Exercise:
Reproduce the listing below without any change.

Source excerpt:
* * * *
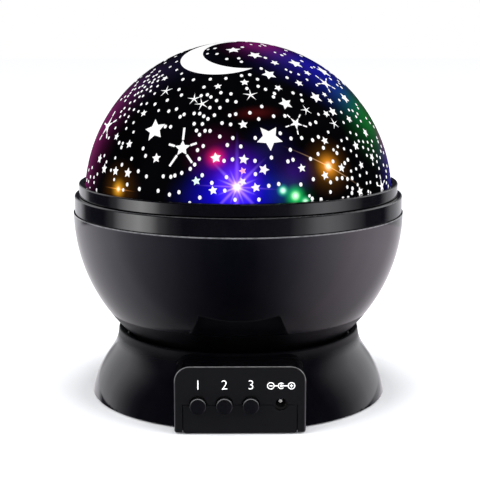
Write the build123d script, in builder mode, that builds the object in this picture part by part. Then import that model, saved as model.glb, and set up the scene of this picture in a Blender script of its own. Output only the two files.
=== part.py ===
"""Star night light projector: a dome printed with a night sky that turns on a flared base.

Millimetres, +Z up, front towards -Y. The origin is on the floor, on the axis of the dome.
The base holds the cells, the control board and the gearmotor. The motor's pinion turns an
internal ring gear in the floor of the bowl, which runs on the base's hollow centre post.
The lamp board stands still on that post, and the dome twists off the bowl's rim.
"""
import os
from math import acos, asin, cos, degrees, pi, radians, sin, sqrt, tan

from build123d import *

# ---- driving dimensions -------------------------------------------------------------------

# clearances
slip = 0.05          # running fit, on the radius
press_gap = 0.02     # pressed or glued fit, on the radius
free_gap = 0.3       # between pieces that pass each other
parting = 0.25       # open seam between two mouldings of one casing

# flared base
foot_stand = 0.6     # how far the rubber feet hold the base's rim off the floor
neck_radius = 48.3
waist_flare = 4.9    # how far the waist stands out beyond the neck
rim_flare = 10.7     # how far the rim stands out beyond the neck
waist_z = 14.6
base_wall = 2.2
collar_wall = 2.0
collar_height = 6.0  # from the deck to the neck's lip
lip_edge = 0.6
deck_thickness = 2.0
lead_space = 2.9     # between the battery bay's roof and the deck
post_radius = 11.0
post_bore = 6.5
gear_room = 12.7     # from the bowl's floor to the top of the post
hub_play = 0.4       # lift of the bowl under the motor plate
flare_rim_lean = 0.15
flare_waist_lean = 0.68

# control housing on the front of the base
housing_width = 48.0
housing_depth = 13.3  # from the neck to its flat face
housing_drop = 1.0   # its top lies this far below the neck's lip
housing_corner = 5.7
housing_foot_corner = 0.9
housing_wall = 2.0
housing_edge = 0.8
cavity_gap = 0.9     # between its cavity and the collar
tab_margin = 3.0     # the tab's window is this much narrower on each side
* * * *
Reply:
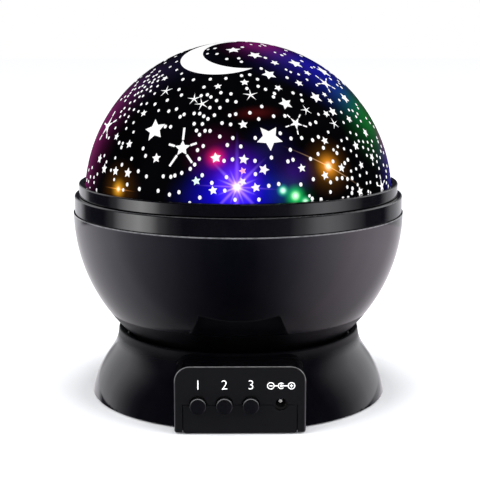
Write the build123d script, in builder mode, that builds the object in this picture part by part. Then import that model, saved as model.glb, and set up the scene of this picture in a Blender script of its own. Output only the two files.
=== part.py ===
"""Star night light projector: a dome printed with a night sky that turns on a flared base.

Millimetres, +Z up, front towards -Y. The origin is on the floor, on the axis of the dome.
The base holds the cells, the control board and the gearmotor. The motor's pinion turns an
internal ring gear in the floor of the bowl, which runs on the base's hollow centre post.
The lamp board stands still on that post, and the dome twists off the bowl's rim.
"""
import os
from math import acos, asin, cos, degrees, pi, radians, sin, sqrt, tan

from build123d import *

# ---- driving dimensions -------------------------------------------------------------------

# clearances
slip = 0.05          # running fit, on the radius
press_gap = 0.02     # pressed or glued fit, on the radius
free_gap = 0.3       # between pieces that pass each other
parting = 0.25       # open seam between two mouldings of one casing

# flared base
foot_stand = 0.6     # how far the rubber feet hold the base's rim off the floor
neck_radius = 48.3
waist_flare = 4.9    # how far the waist stands out beyond the neck
rim_flare = 10.7     # how far the rim stands out beyond the neck
waist_z = 14.6
base_wall = 2.2
collar_wall = 2.0
collar_height = 6.0  # from the deck to the neck's lip
lip_edge = 0.6
deck_thickness = 2.0
lead_space = 2.9     # between the battery bay's roof and the deck
post_radius = 11.0
post_bore = 6.5
gear_room = 12.7     # from the bowl's floor to the top of the post
hub_play = 0.4       # lift of the bowl under the motor plate
flare_rim_lean = 0.15
flare_waist_lean = 0.68

# control housing on the front of the base
housing_width = 48.0
housing_depth = 13.3  # from the neck to its flat face
housing_drop = 1.0   # its top lies this far below the neck's lip
housing_corner = 5.7
housing_foot_corner = 0.9
housing_wall = 2.0
housing_edge = 0.8
cavity_gap = 0.9     # between its cavity and the collar
tab_margin = 3.0     # the tab's window is this much narrower on each side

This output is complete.